Authors: Charlotte Pyke*, , Robert Wilton, Supervisor
Topics: Human-Environment Geography, Disabilities, Hazards, Risks, and Disasters
Keywords: Disability, inclusion, emergency prepardness, inclusive planning
Session Type: Paper
Start / End Time: 5:00 PM / 6:40 PM
Room: Cleveland 1, Marriott, Mezzanine Level
Presentation File: No File Uploaded
The opinions and expertise of persons with disabilities are often absent from emergency preparedness planning. As a result, when emergencies occur disabled people’s needs may go unmet. While there have been recent efforts to acknowledge the need for disability inclusive planning processes (in, for example, the development of a Disability Inclusive Disaster Risk Reduction framework), more research is needed to understand how efforts to include the perspectives and experiences of disabled people work (or do not work) in practice.
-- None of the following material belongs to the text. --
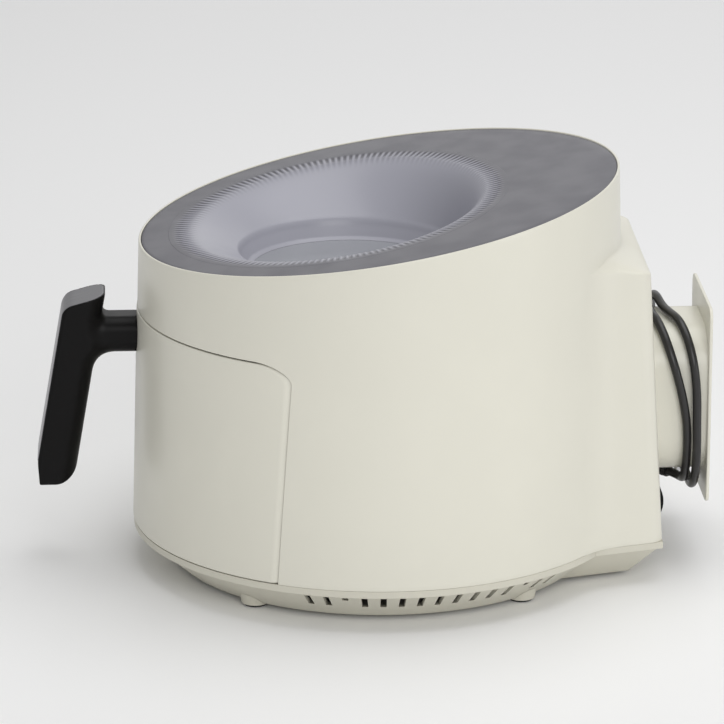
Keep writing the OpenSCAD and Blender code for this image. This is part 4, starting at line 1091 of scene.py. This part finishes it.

In this research, we examine the development of disability-inclusive emergency preparedness plan in Ontario, Canada. We use semi-structured interviews with key informants from the provincial government and disability organizations to unpack the planning and consultation process. Our analysis indicates that while the plan represents an important attempt to include people with disabilities in emergency preparedness planning, it falls short in a number of ways not least because it rests on a narrow conception of disability as physical limitation. In particular, people with intellectual disabilities are absent from the planning process and final plan, a fact that reflects their broader marginalization within society. We draw on interviews with a small sample of self-advocates living with intellectual disabilities to identify how the plan could be revised to recognize the views and experiences of this population.